[openstack-dev] [heat] operators vs users for choosing convergence engine

Clint Byrum clint at fewbar.com
Tue Feb 3 17:57:59 UTC 2015


Excerpts from Angus Salkeld's message of 2015-02-03 02:40:44 -0800:
> On Tue, Feb 3, 2015 at 10:52 AM, Steve Baker <sbaker at redhat.com> wrote:
> 
> > A spec has been raised to add a config option to allow operators to choose
> > whether to use the new convergence engine for stack operations. For some
> > context you should read the spec first [1]
> >
> > Rather than doing this, I would like to propose the following:
> > * Users can (optionally) choose which engine to use by specifying an
> > engine parameter on stack-create (choice of classic or convergence)
> > * Operators can set a config option which determines which engine to use
> > if the user makes no explicit choice
> > * Heat developers will set the default config option from classic to
> > convergence when convergence is deemed sufficiently mature
> >
> > I realize it is not ideal to expose this kind of internal implementation
> > detail to the user, but choosing convergence _will_ result in different
> > stack behaviour (such as multiple concurrent update operations) so there is
> > an argument for giving the user the choice. Given enough supporting
> > documentation they can choose whether convergence might be worth trying for
> > a given stack (for example, a large stack which receives frequent updates)
> >
> > Operators likely won't feel they have enough knowledge to make the call
> > that a heat install should be switched to using all convergence, and users
> > will never be able to try it until the operators do (or the default
> > switches).
> >
> > Finally, there are also some benefits to heat developers. Creating a whole
> > new gate job to test convergence-enabled heat will consume its share of CI
> > resource. I'm hoping to make it possible for some of our functional tests
> > to run against a number of scenarios/environments. Being able to run tests
> > under classic and convergence scenarios in one test run will be a great
> > help (for performance profiling too).
> >
> 
> Hi
> 
> I didn't have a good initial response to this, but it's growing on me. One
> issue is the specific option that we expose, it's not nice having
> a dead option once we totally switch over and remove "classic". So is it
> worth coming up with a real feature that convergence-phase-1 enables
> and use that (like enable-concurrent-updates). Then we need to think if we
> would actually want to keep that feature around (as in
> once "classic" is gone is it possible to maintain
> "disable-concurrent-update").
> 

There are other features of convergence that will be less obvious.
Having stack operations survive a restart of the engines is a pretty big
one that one might have a hard time grasping, but will be appreciated by
users. Also being able to push a bigger stack in will be a large benefit,
though perhaps not one that is realized on day 1.

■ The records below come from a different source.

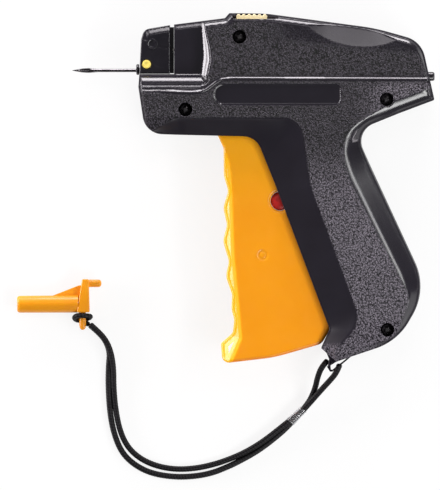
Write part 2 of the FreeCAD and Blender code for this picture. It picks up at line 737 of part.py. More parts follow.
# ---- cord, sleeve and cap ------------------------------------------------------------
def tube(points, name):
    """A cord: straight runs joined by tangent arcs."""
    points = [V(*p) for p in points]
    edges, radii = [], []
    start = points[0]
    for i in range(1, len(points) - 1):
        before, after = points[i] - points[i - 1], points[i + 1] - points[i]
        reach = 0.45 * min(before.Length, after.Length)
        turn = before.getAngle(after)
        a, b = V(before).normalize(), V(after).normalize()
        radius = reach / math.tan(turn / 2)
        radii.append(radius)
        middle = V(b - a).normalize() * (radius * (1 / math.cos(turn / 2) - 1))
        first, last = points[i] - a * reach, points[i] + b * reach
        edges.append(Part.LineSegment(start, first).toShape())
        edges.append(Part.Arc(first, points[i] + middle, last).toShape())
        start = last
    edges.append(Part.LineSegment(start, points[-1]).toShape())
    path = Part.Wire(edges)
    way = (points[1] - points[0]).normalize()
    circle = Part.Circle(points[0], way, cord_diameter / 2).toShape()
    solid = path.makePipeShell([Part.Wire(circle)], True, False)
    due = math.pi * cord_diameter ** 2 / 4 * path.Length
    print("%s: length %.1f, radii %.1f to %.1f, volume %.4f of what is due"
          % (name, path.Length, min(radii), max(radii), solid.Volume / due))
    return solid


def on_table(shape):
    """Cord pieces are drawn from the table up, so they go down by half_width first."""
    shape.translate(V(0, 0, -half_width))
    return shape


def cord_sleeve():
    """Clear sleeve round both strands."""
    start, end = [V(x, y, sleeve_radius + 0.1) for x, y in sleeve_ends]
    way = end - start
    outer = Part.makeCylinder(sleeve_radius, way.Length, start, way)
    inner = Part.makeCylinder(sleeve_radius - sleeve_wall, way.Length + 2,
                              start - V(way).normalize(), way)
    return without(outer, [inner])


def cord_hitch():
    """The cord's hitch round the cap's tail."""
    x, y = hitch_place
    start = V(x, y + 1.6, cap_radius + 0.05)
    outer = Part.makeCylinder(hitch_radius, 3.6, start, V(0, -1, 0))
    inner = Part.makeCylinder(tail_radius + fixed, 6, start + V(0, 1, 0), V(0, -1, 0))
    return without(outer, [inner])


def needle_cap():
    """Cap with a flange plate, a peg, a fin and a tail for the cord."""
    y, z = cap_axis_y, cap_radius + 0.05
    barrel = Part.makeCylinder(cap_radius, cap_length - cap_tip_length,
                               V(cap_tip_x + cap_tip_length, y, z), V(1, 0, 0))
    tip = Part.makeCone(cap_radius - cap_tip_length, cap_radius, cap_tip_length,
                        V(cap_tip_x, y, z), V(1, 0, 0))
    plate = prism([(-71.9, -36.4, 0.6), (-74.2, -50.4, 0.6), (-68.7, -50.4, 0.6),
                   (-69.1, -36.4, 0.6)], z - 3.5, z + 3.5)
    peg_end = Part.makeSphere(1.6, V(-63.8 - 1.6, -38.2, z))
    peg = joined([Part.makeCylinder(1.6, 4.3, V(-69.7, -38.2, z), V(1, 0, 0)), peg_end])
    fin = prism([(-87.0, -44.5), (-72.0, -44.5), (-71.5, -38.8), (-73.5, -39.1)],
                z - 0.8, z + 0.8)
    x, low = hitch_place[0], -57.8
    tail = Part.makeCylinder(tail_radius, -49.0 - low, V(x, -49.0, z), V(0, -1, 0))
    bore = Part.makeCylinder(cap_bore, 40.0, V(cap_tip_x + 2.7, y, z), V(1, 0, 0))
    return without(joined([barrel, tip, plate, peg, fin, tail]), [bore])


# ---- places that follow from the sizes above -----------------------------------------
pivot_end = 10.3
wheel_pin_end = nose_half_width - 0.9
spring_top = lever_thickness / 2 + 0.35 + 3.6
lever_pin_place = toward(lever_axis, -lower_arm, lower_lean)
carriage_pin_place = toward(lever_axis, fork_radius, fork_lean)
carriage_half = 5.0
rail_low, rail_high = barrel_height - 1.2, barrel_height + 1.0
leaf_x, leaf_y = (-9.0, 11.0), (70.4, 70.8)
wheel_window = (wheel_axis[1] - 4.6, wheel_axis[1] + 4.6)
base_half, base_top = 1.2, barrel_height + 1.2
lug_x, lug_top = (-43.4, -42.4), barrel_height + 2.1
foot_radius, waist_radius, stem_radius = 1.3, 0.45, 0.9
spring_floor, button_low = 4.0, 5.4
blade_x, blade_half = (nose_rear_x - 0.5, nose_rear_x), 3.0
blade_top = barrel_height + 3.8
index_top = 69.0
squeezed = turned(buffer_centre, trigger_axis, trigger_turn)
travel = V(squeezed[0] - buffer_centre[0], squeezed[1] - buffer_centre[1], 0).normalize()
stop_gap = buffer_radius + 2.0 + 0.3
stop_post_centre = (squeezed[0] + travel.x * stop_gap, squeezed[1] + travel.y * stop_gap)

nodes = {
    "left_shell": left_shell,
    "right_shell": right_shell,
    "shell_screws": shell_screws,
    "nose_block": nose_block,
    "needle": needle,
    "needle_base": needle_base,
    "needle_lock_button": needle_lock_button,
    "lock_button_spring": lock_button_spring,
    "cutter_blade": cutter_blade,
    "feed_wheel": feed_wheel,
    "feed_wheel_pin": feed_wheel_pin,
    "index_spring": index_spring,
    "carriage": carriage,
    "carriage_pin": carriage_pin,
    "push_rod": push_rod,
    "trigger": trigger,
    "trigger_buffer": trigger_buffer,
    "trigger_pivot_pin": trigger_pivot_pin,
    "trigger_link_pin": trigger_link_pin,
    "drive_links": drive_links,
    "drive_lever": drive_lever,
    "lever_pivot_pin": lever_pivot_pin,
    "lever_link_pin": lever_link_pin,
    "return_spring": return_spring,
    "feed_release_slider": feed_release_slider,
    "slider_detent_spring": slider_detent_spring,
    "rear_stop_plug": rear_stop_plug,
    "cord_strand_a": lambda: on_table(tube(strand_a, "strand a")),
    "cord_strand_b": lambda: on_table(tube(strand_b, "strand b")),
    "cord_sleeve": lambda: on_table(cord_sleeve()),
    "cord_hitch": lambda: on_table(cord_hitch()),
    "needle_cap": lambda: on_table(needle_cap()),
}

os.makedirs("parts", exist_ok=True)
for name, make in nodes.items():
    shape = make()
    shape.translate(V(0, 0, half_width))
    shape.exportStep("parts/" + name + ".step")
    print("%-22s solids %d valid %s volume %.2f"
          % (name, len(shape.Solids), shape.isValid(), shape.Volume))
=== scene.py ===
import json
import math

import bmesh
import bpy
import numpy as np
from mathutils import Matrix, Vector
from mathutils.geometry import delaunay_2d_cdt


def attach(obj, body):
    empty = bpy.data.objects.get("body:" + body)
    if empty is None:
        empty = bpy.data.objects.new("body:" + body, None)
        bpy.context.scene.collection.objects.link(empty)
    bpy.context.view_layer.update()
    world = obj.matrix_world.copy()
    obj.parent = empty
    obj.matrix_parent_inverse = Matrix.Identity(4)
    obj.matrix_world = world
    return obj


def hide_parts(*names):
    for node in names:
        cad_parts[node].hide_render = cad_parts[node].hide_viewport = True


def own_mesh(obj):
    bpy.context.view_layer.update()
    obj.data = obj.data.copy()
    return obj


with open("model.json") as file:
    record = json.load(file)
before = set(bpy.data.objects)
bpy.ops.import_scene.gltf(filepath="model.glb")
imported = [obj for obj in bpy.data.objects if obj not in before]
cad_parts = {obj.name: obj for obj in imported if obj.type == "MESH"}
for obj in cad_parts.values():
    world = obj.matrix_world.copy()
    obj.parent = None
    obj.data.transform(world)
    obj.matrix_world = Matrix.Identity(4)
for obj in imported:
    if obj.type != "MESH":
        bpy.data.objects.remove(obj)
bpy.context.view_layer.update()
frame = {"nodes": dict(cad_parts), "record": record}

# The dressed garment tag attacher. Drawings are in millimetres, with z = 0 at the parting
# plane between the shells; LIFT raises that plane above the table, and MM makes metres.
MM = 0.001
LIFT = 14.5
PITCH = 0.4      # spacing of the points inside a relief

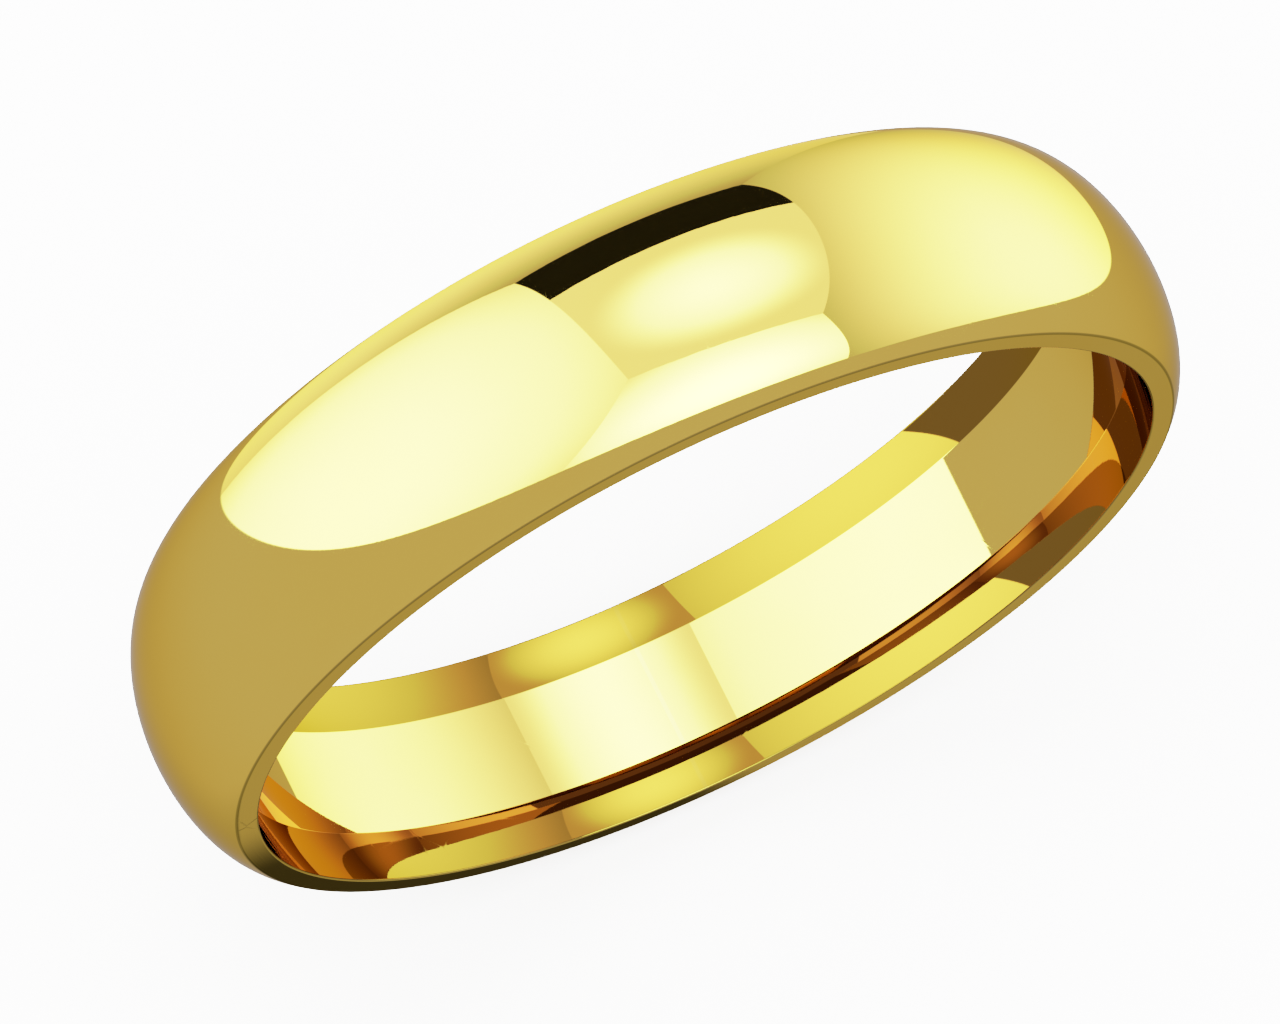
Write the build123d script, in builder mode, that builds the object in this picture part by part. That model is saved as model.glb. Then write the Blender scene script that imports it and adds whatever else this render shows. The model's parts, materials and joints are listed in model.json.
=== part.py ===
from build123d import *
import math
import os

# Domed wedding band, standing upright like a wheel. The finger hole runs along Y, the origin is
# the centre of the hole, and +Z is up. All lengths are in millimetres.
# The wire is D-shaped in section: a domed outside, two narrow flat sides, and an inside with a
# cylindrical land in the middle and a shallow hollow, the cove, on each side of it up to the rim.

# Driving dimensions
FINGER_DIAMETER = 20.6          # across the land, the part that touches the finger
BAND_WIDTH = 5.0                # from side face to side face, along Y
WALL_AT_CROWN = 1.38            # from the land to the top of the dome
LAND_WIDTH = 2.6                # the cylindrical middle of the finger hole
RIM_SETBACK = 0.005             # how far the rims stand back from the land
COVE_DEPTH = 0.037              # depth of each cove below the line from the land to the rim
SIDE_FACE = 0.495               # width of each flat side, from the rim to the dome
DOME_HALF_SPAN = 2.69           # half-axis of the dome's ellipse along Y, a little over half the width
EDGE_ROUND = 0.04               # polished break on the four long edges
SEAM_THICKNESS = 0.1            # the solder line where the bent wire was closed

# Worked out from the driving dimensions
LAND_RADIUS = FINGER_DIAMETER / 2
RIM_RADIUS = LAND_RADIUS + RIM_SETBACK
SHOULDER_RADIUS = RIM_RADIUS + SIDE_FACE
CROWN_RADIUS = LAND_RADIUS + WALL_AT_CROWN
HALF_WIDTH = BAND_WIDTH / 2
HALF_LAND = LAND_WIDTH / 2

SAME_PLACE = 1e-6               # two coordinates closer than this count as equal
SLICE_MARGIN = 1.0              # how far the slice for the seam reaches past the wire

# The dome is the part of an ellipse between the two shoulders. At the shoulder the ellipse has
# turned by this angle from its crown, which sets the half-axis of the ellipse along the radius.
shoulder_turn = math.degrees(math.asin(HALF_WIDTH / DOME_HALF_SPAN))
dome_rise = (CROWN_RADIUS - SHOULDER_RADIUS) / (1 - math.cos(math.radians(shoulder_turn)))
dome_centre = CROWN_RADIUS - dome_rise

# Each cove is an arc, deepest halfway between the land and the rim.
cove_middle_radius = (LAND_RADIUS + RIM_RADIUS) / 2 + COVE_DEPTH
cove_middle_offset = (HALF_LAND + HALF_WIDTH) / 2

# Section of the wire: X is the radius from the axis of the finger hole, and Y is along that axis.
with BuildSketch(Plane.XY) as wire_section:
    with BuildLine():
        Line((LAND_RADIUS, -HALF_LAND), (LAND_RADIUS, HALF_LAND))
        ThreePointArc(
            (LAND_RADIUS, HALF_LAND),
            (cove_middle_radius, cove_middle_offset),
            (RIM_RADIUS, HALF_WIDTH),
        )
        Line((RIM_RADIUS, HALF_WIDTH), (SHOULDER_RADIUS, HALF_WIDTH))
        EllipticalCenterArc(
            center=(dome_centre, 0),
            x_radius=dome_rise,
            y_radius=DOME_HALF_SPAN,
            start_angle=-shoulder_turn,
            arc_size=2 * shoulder_turn,
        )
        Line((SHOULDER_RADIUS, -HALF_WIDTH), (RIM_RADIUS, -HALF_WIDTH))
        ThreePointArc(
            (RIM_RADIUS, -HALF_WIDTH),
            (cove_middle_radius, -cove_middle_offset),
            (LAND_RADIUS, -HALF_LAND),
        )
    make_face()
    long_edges = wire_section.vertices().filter_by(
        lambda corner: abs(abs(corner.Y) - HALF_WIDTH) < SAME_PLACE
    )
    fillet(long_edges, EDGE_ROUND)

# The slice that the saw and the solder take up, at the lowest point of the ring. It reaches from
# the middle of the finger hole to just past the dome, so it cuts the wire once only.
slice_height = CROWN_RADIUS + SLICE_MARGIN
slice_width = BAND_WIDTH + SLICE_MARGIN
slice_centre = (0, 0, -slice_height / 2)

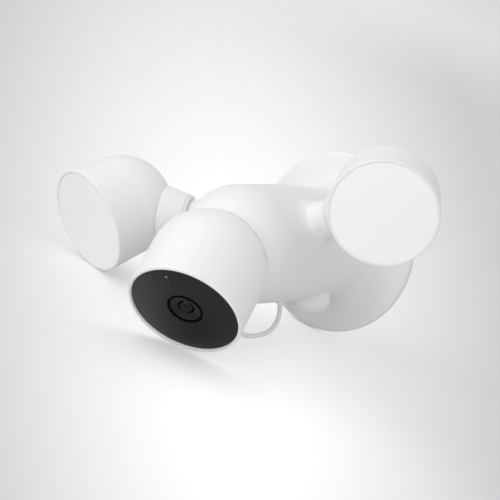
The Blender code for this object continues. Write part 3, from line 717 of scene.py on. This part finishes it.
KEPT = {
    "board": ("green_board", "power_board pir_board main_board led_ring_board"),
    "black": ("black_plastic", "terminal_block capacitor led_driver left_swivel_nut right_swivel_nut "
                               "image_sensor speaker camera_port"),
    "tape": ("transformer_tape", "transformer"),
    "film": ("battery_wrap", "battery_pack"),
    "steel": ("zinc_steel", "pir_sensor seat_magnet left_clamp_stem right_clamp_stem dome_plate"),
    "aluminium": ("aluminium", "left_heat_sink right_heat_sink wireless_module microphone"),
    "board_white": ("white_board", "left_led_board right_led_board"),
    "phosphor": ("phosphor", "left_led_array right_led_array"),
    "white": ("white_moulding", "left_reflector right_reflector"),
    "pad": ("grey_rubber", "seat_pad"),
    "lens": ("lens_glass", "infrared_led_1 infrared_led_2"),
}


def dress_kept():
    for finish, (slot, names) in KEPT.items():
        for name in names.split():
            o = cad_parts[name]
            o.data.materials.clear()
            o.data.materials.append(FINISH[finish])
    for name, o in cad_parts.items():
        if not o.data.materials or o.data.materials[0] not in FINISH.values():
            o.data.materials.clear()
            o.data.materials.append(FINISH["white"])


# ---------------------------------------------------------------- floor, light and air

FLOOR_UP = Vector((0.4352, -0.0316, 0.8998)).normalized()
FLOOR_GLOW = 0.30
FLOOR_SHADE = "F2F2F2"
FLOOR_AT = -0.0659  # distance of the floor from the frame's origin, along FLOOR_UP


def build_floor():
    """A pale table under the object, seen from above only, that fades out at its edge."""
    bm = bmesh.new()
    bmesh.ops.create_circle(bm, cap_ends=True, radius=1.5, segments=96)
    mesh = bpy.data.meshes.new("floor")
    bm.to_mesh(mesh)
    bm.free()
    o = bpy.data.objects.new("floor", mesh)
    bpy.context.scene.collection.objects.link(o)
    middle = Vector((0.0, -0.09, 0.0))
    middle += FLOOR_UP * (FLOOR_AT - middle.dot(FLOOR_UP))
    o.matrix_world = frame_at(middle / MM, FLOOR_UP, RIGHT)
    # Matt white paper with a painted pool of light that pales evenly towards the middle.
    m, tree, b = new_material("paper_white_matt", Roughness=0.9, IOR=1.3)
    place = node(tree, "ShaderNodeTexCoord")
    part = node(tree, "ShaderNodeSeparateXYZ", [(0, place.outputs["Object"])])
    reach = node(tree, "ShaderNodeMath", [(0, part.outputs["Y"])], operation="MULTIPLY_ADD")
    reach.inputs[1].default_value, reach.inputs[2].default_value = 0.963, 2.4
    across = node(tree, "ShaderNodeMath", [(0, part.outputs["X"]), (1, reach.outputs[0])], operation="DIVIDE")
    deep = node(tree, "ShaderNodeMath", [(0, part.outputs["Y"]), (1, reach.outputs[0])], operation="DIVIDE")
    deep = node(tree, "ShaderNodeMath", [(0, deep.outputs[0])], operation="MULTIPLY")
    deep.inputs[1].default_value = 0.27 * 0.65
    pair = node(tree, "ShaderNodeCombineXYZ", [(0, across.outputs[0]), (1, deep.outputs[0])])
    far = node(tree, "ShaderNodeVectorMath", [(0, pair.outputs[0])], operation="LENGTH")
    ramp = node(tree, "ShaderNodeValToRGB", [("Fac", far.outputs["Value"])])
    first, last = ramp.color_ramp.elements
    first.position, first.color = 0.018, linear("FFFFFF")
    last.position, last.color = 0.086, linear("CCCCCC")
    paper = node(tree, "ShaderNodeMix", [(6, ramp.outputs["Color"])], data_type="RGBA", blend_type="MULTIPLY")
    paper.inputs[0].default_value = 1.0
    paper.inputs[7].default_value = linear(FLOOR_SHADE)
    tree.links.new(paper.outputs[2], b.inputs["Base Color"])
    tree.links.new(ramp.outputs["Color"], b.inputs["Emission Color"])
    # Painted glow, seen only by the camera, that lifts the paper towards white.
    path = node(tree, "ShaderNodeLightPath")
    glow = node(tree, "ShaderNodeMath", [(0, path.outputs["Is Camera Ray"])], operation="MULTIPLY")
    glow.inputs[1].default_value = FLOOR_GLOW
    tree.links.new(glow.outputs[0], b.inputs["Emission Strength"])
    edge = node(tree, "ShaderNodeVectorMath", [(0, place.outputs["Object"])], operation="LENGTH")
    fade = node(tree, "ShaderNodeMapRange", [("Value", edge.outputs["Value"])],
                interpolation_type="SMOOTHSTEP")
    fade.inputs["From Min"].default_value = 1.0
    fade.inputs["From Max"].default_value = 1.45
    side = node(tree, "ShaderNodeNewGeometry")
    clear = node(tree, "ShaderNodeMath", [(0, fade.outputs["Result"]), (1, side.outputs["Backfacing"])],
                 operation="MAXIMUM")
    through = node(tree, "ShaderNodeBsdfTransparent")
    mix = node(tree, "ShaderNodeMixShader",
               [(0, clear.outputs[0]), (1, b.outputs[0]), (2, through.outputs[0])])
    out = tree.nodes["Material Output"]
    tree.links.new(mix.outputs[0], out.inputs["Surface"])
    mesh.materials.append(m)


def area_light(name, power, size, offset, target=(0.0, -0.1, 0.0)):
    """A soft light placed by how far right, up and toward the viewer it stands."""
    data = bpy.data.lights.new(name, "AREA")
    data.energy = power
    data.shape = "RECTANGLE"
    data.size = size
    data.size_y = size
    o = bpy.data.objects.new(name, data)
    bpy.context.scene.collection.objects.link(o)
    at = Vector(target)
    o.location = at + RIGHT * offset[0] + UP * offset[1] - LOOK * offset[2]
    o.rotation_mode = "QUATERNION"
    o.rotation_quaternion = (at - o.location).to_track_quat("-Z", "Y")


def build_world():
    world = bpy.data.worlds.new("studio")
    bpy.context.scene.world = world
    world.use_nodes = True
    tree = world.node_tree
    tree.nodes.clear()
    place = node(tree, "ShaderNodeTexCoord")
    aim = node(tree, "ShaderNodeVectorMath", [(0, place.outputs["Generated"])], operation="DISTANCE")
    aim.inputs[1].default_value = LOOK
    # The backdrop is painted palest in the middle of the view, with painted shade darkening it outwards.
    ramp = node(tree, "ShaderNodeValToRGB", [("Fac", aim.outputs["Value"])])
    ramp.color_ramp.interpolation = "EASE"
    first, last = ramp.color_ramp.elements
    first.position, first.color = 0.035, linear("FFFFFF")
    last.position, last.color = 0.118, linear("D8D8D8")
    seen = node(tree, "ShaderNodeBackground", [("Color", ramp.outputs["Color"])], Strength=1.0)
    soft = node(tree, "ShaderNodeBackground", Strength=0.65)
    soft.inputs["Color"].default_value = linear("FFFFFF")
    path = node(tree, "ShaderNodeLightPath")
    mix = node(tree, "ShaderNodeMixShader", [(0, path.outputs["Is Camera Ray"])])
    tree.links.new(soft.outputs[0], mix.inputs[1])
    tree.links.new(seen.outputs[0], mix.inputs[2])
    node(tree, "ShaderNodeOutputWorld", [("Surface", mix.outputs[0])])


RIGHT, UP, LOOK = make_camera()
FINISH = materials()
build_housing()
build_back()
build_pir()
for SIDE, LABEL in ((-1, "left"), (1, "right")):
    build_light(SIDE, LABEL)
build_camera()
build_lead()
dress_kept()
build_floor()
build_world()
area_light("key", 37.0, 3.4, (-1.8, 3.2, 0.3))
area_light("fill", 2.0, 1.6, (1.3, 0.0, 1.3))
area_light("front", 8.5, 2.2, (-0.8, 0.2, 1.5))
area_light("glint", 2.5, 0.18, (-0.99, 0.02, 1.62), LENS_AT)
bpy.context.scene.view_settings.view_transform = "Standard"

Anyway, I'd prefer that they just be versioned, and not named. The names
are too implementation specific. A v1 stack will be expected to work
with v1 stack tested templates and parameters for as long as we support
v1 stacks.

A v2 stack will be expected to work similarly, but may act differently,
and thus a user can treat this as another API update that they need to
deal with. The features will be a force multiplier, but the recommendation
of the team by removing the "experimental" tag will be the primary
motivator. And for operators, when they're comfortable with new stacks all
going to v2 they can enable that as the default. If they trust the Heat
developers, they can just go to v2 as default when the Heat devs say so.

Once we get all of the example templates to work with v2 and write some
new v2-specific stacks, thats the time to write a migration tool and
deprecate v1.

So, to be clear, I'm fully in support of Steve Baker's suggestion to let
the users choose which engine to use. However, I think we should treat
it not as an "engine" choice, but as an "interface" choice. The fact that
it takes a whole new engine to support the new features of the interface
is the implementation detail that no end-user needs to care about.